What is being asked> Repeat the material exactly, leaving nothing out.

Data extract>
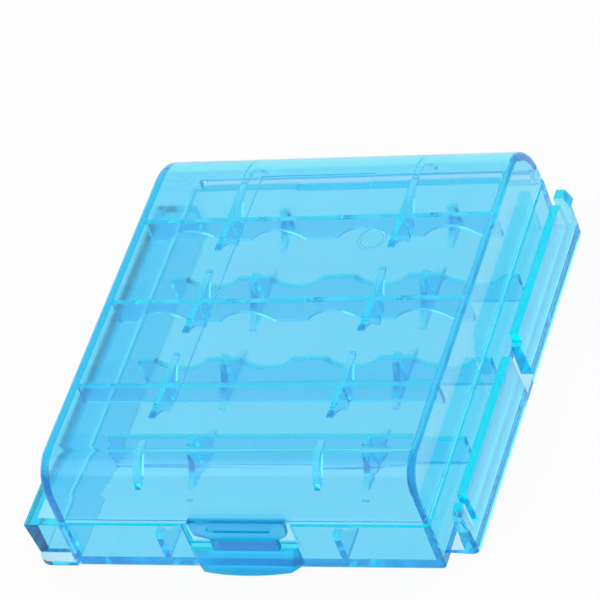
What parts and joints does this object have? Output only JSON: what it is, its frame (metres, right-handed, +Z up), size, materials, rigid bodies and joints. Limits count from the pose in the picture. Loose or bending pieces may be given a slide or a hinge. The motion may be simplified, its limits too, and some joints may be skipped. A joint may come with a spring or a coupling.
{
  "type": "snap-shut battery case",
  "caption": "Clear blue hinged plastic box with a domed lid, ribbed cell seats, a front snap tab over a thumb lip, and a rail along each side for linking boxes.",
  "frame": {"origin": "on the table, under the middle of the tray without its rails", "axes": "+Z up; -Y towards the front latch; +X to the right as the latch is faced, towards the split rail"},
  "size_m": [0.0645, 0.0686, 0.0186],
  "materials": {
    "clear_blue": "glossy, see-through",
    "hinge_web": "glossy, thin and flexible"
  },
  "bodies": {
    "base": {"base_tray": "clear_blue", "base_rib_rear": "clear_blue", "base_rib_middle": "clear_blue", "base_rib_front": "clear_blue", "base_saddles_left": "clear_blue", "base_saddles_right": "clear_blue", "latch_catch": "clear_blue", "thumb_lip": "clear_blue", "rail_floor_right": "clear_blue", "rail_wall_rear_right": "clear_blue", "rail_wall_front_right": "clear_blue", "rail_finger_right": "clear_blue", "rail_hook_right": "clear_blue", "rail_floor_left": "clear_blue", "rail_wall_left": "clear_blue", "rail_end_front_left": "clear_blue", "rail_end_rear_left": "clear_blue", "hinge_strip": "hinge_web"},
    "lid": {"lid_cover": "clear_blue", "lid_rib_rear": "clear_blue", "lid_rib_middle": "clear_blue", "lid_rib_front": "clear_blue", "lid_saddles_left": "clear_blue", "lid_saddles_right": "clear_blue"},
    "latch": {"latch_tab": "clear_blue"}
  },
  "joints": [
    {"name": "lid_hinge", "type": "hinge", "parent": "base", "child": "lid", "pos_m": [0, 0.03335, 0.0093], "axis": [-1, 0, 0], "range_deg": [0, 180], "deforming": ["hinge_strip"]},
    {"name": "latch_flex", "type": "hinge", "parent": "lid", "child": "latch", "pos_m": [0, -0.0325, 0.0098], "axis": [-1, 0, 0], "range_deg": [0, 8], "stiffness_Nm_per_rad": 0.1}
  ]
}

Written reply>
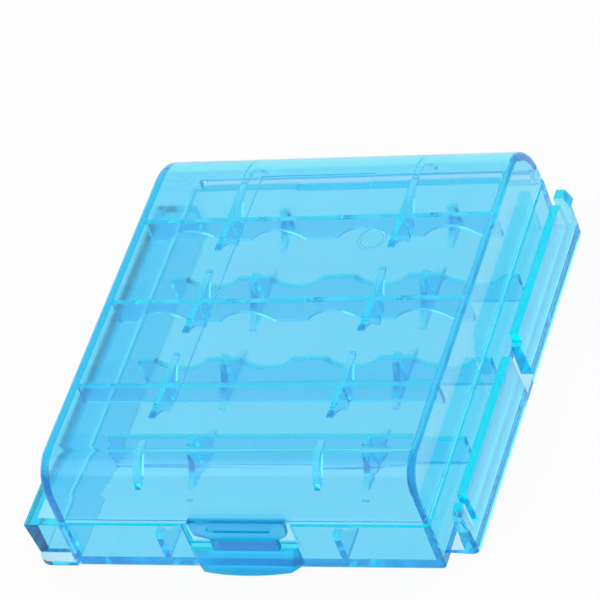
What parts and joints does this object have? Output only JSON: what it is, its frame (metres, right-handed, +Z up), size, materials, rigid bodies and joints. Limits count from the pose in the picture. Loose or bending pieces may be given a slide or a hinge. The motion may be simplified, its limits too, and some joints may be skipped. A joint may come with a spring or a coupling.
{
  "type": "snap-shut battery case",
  "caption": "Clear blue hinged plastic box with a domed lid, ribbed cell seats, a front snap tab over a thumb lip, and a rail along each side for linking boxes.",
  "frame": {"origin": "on the table, under the middle of the tray without its rails", "axes": "+Z up; -Y towards the front latch; +X to the right as the latch is faced, towards the split rail"},
  "size_m": [0.0645, 0.0686, 0.0186],
  "materials": {
    "clear_blue": "glossy, see-through",
    "hinge_web": "glossy, thin and flexible"
  },
  "bodies": {
    "base": {"base_tray": "clear_blue", "base_rib_rear": "clear_blue", "base_rib_middle": "clear_blue", "base_rib_front": "clear_blue", "base_saddles_left": "clear_blue", "base_saddles_right": "clear_blue", "latch_catch": "clear_blue", "thumb_lip": "clear_blue", "rail_floor_right": "clear_blue", "rail_wall_rear_right": "clear_blue", "rail_wall_front_right": "clear_blue", "rail_finger_right": "clear_blue", "rail_hook_right": "clear_blue", "rail_floor_left": "clear_blue", "rail_wall_left": "clear_blue", "rail_end_front_left": "clear_blue", "rail_end_rear_left": "clear_blue", "hinge_strip": "hinge_web"},
    "lid": {"lid_cover": "clear_blue", "lid_rib_rear": "clear_blue", "lid_rib_middle": "clear_blue", "lid_rib_front": "clear_blue", "lid_saddles_left": "clear_blue", "lid_saddles_right": "clear_blue"},
    "latch": {"latch_tab": "clear_blue"}
  },
  "joints": [
    {"name": "lid_hinge", "type": "hinge", "parent": "base", "child": "lid", "pos_m": [0, 0.03335, 0.0093], "axis": [-1, 0, 0], "range_deg": [0, 180], "deforming": ["hinge_strip"]},
    {"name": "latch_flex", "type": "hinge", "parent": "lid", "child": "latch", "pos_m": [0, -0.0325, 0.0098], "axis": [-1, 0, 0], "range_deg": [0, 8], "stiffness_Nm_per_rad": 0.1}
  ]
}